In San Francisco, Jack came to know the local Finns. The immigrant community from the mother country had become well-organized within the city and other parts of the Bay Area, keeping each other informed and giving each other mutual support through the activities of the fraternal society, the United Finnish Kaleva Brothers and Sisters, or simply, the Finnish Brotherhood. San Francisco was home to Lodge No. 1. The reason why Jack had been able to land such a good job was due to these connections, specifically in the person of Fred Tenhunen, a Finn about nine years Jack’s senior who had been working for Shreve and Company for a number of years and was able to put in a good word for his countryman. Jack spent most of his social hours at gatherings of Lodge No. 1, and was active within the subsidiary organization, the Finnish Temperance Society, as he was one of those Finns who felt that his countrymen had too much affection for alcohol.

Toward the end of 1904, a guest speaker made a presentation to the Brotherhood chapter. The man was Axel Wahren, a prominent Finn who had been active in the nation’s politics and had been exiled by the Tsar’s governor during the preceding year. In his youth, Wahren had attended university in the United States. While there, he had gained an understanding of cutting-edge farming methods. It was only natural that when he was forced to leave his homeland, America was his destination of choice, and given his education and the contacts he had within the U.S. Department of Agriculture, he hatched a plan to found an agricultural colony made up of Finns. He and a friend, Ernest Rindell, scouted prospective locations and determined that the area just north and west of the small town of Reedley, Fresno County, CA would be eminently suitable for that purpose. Accordingly, Wahren wrote up the details of his plan in a pamphlet, “The Possibilities for a Finnish Agricultural Colony in California.” The pamphlet met with considerable interest among the Finns of San Francisco, who invited him to speak to them in person. His listeners found him to be persuasive. Jack and eight other Finns accompanied Wahren down to the San Joaquin Valley to see the fields of the Reedley area for themselves.

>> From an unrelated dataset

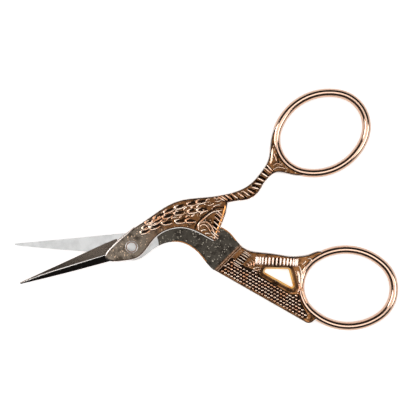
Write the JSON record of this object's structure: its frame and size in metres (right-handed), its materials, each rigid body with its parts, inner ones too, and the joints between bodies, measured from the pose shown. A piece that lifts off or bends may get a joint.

Ironically, Wahren himself would return to Finland in 1905 when his exile was rescinded, and his partner Rindell would go on to become a druggist in Astoria, OR. But the plan for “New Finland” caught fire. Dozens of Finns took Wahren’s advice -- even some who were still in the old country when they heard about the opportunity -- and over the next fifteen years more and more individuals and families followed suit, shaping the character of Reedley for good. (Though it must be said, the town saw equally robust influxes of Russian Mennonites, Japanese, Armenians, and Mexicans during the first few decades of the Twentieth Century, along with a wave of poverty-stricken Americans fleeing Oklahoma and northern Texas during the Dust Bowl era.) Some of the new arrivals set up homes right in the midst of existing neighborhoods and farms, but concentrations of Finns at specific sites resulted in colonies much like the one Wahren had imagined, only on a smaller scale. These would never be large enough to result in villages and all faded away as the kids of those households grew up speaking English, but in the meantime their existence helped many of the immigrants finish their assimilation. The main clusters included Riverside along the Kings River near the bridge just west of Reedley proper, Merritt about a mile north of town, and Lac Jac on the western side of the river extending northward.


Shreve and Company silvermiths at work in 1904. Jack is on the right, fourth man up from the bottom of the image.


Jack might well have decided to set himself up within one of the aforementioned boroughs if not for a mitigating factor. Most of the Finns descending upon Reedley were Finnish-speaking Finns, not Swedish-Finns (or as they often called themselves in America, Finland Swedes) like Jack. In the old country the two types were separate ethnic groups. The enmity between the two was not as severe as the distrust found between culturally-different neighbors in other parts of the world, but the two groups preferred to keep to themselves. Within the melting-pot society of America, Jack felt a kinship with all Finns, no matter which of the nation’s two official languages they spoke, no matter which part of Finland they may have come from, but it was another thing entirely to end up in a colony situation where he was a member of the minority, surrounded by others who might look sideways at him. Fortunately there were others who shared his concern. They agreed to form a mini-colony made up of “their kind.” Jack and three companions -- Gust Laine, Fred Tenhunen, and Karl Nordell -- identified a spot to their liking. About three miles north of Reedley near the Kings River was a stretch where the soil contained enough clay (that is to say, it contained an annoying layer of hardpan) that it had not been developed much in previous decades, being used for little more than hayfields. The price was therefore low. However, as Axel Wahren pointed out, these parcels could be transformed into highly productive permanent-crop acreage because the new irrigation project, the Wahtoke Canal, would deliver water via ditch at intervals all summer long. Jack, Gust, Fred, and Karl agreed to buy farms there. Others would soon follow suit. Many of them were Finland Swedes -- though not all. In fact, of the original four, two were not. Karl Nordell was Norwegian and Fred Tenhunen was in fact a Finnish Finn. Friendship trumped these particulars. The second wave included Abraham Andrew Westerlund. The latter, in part because he remained a lifelong bachelor, became an honorary member of the Smeds family, and was known to the younger generations as “Uncle Westerlund” or even as just “Uncle West.”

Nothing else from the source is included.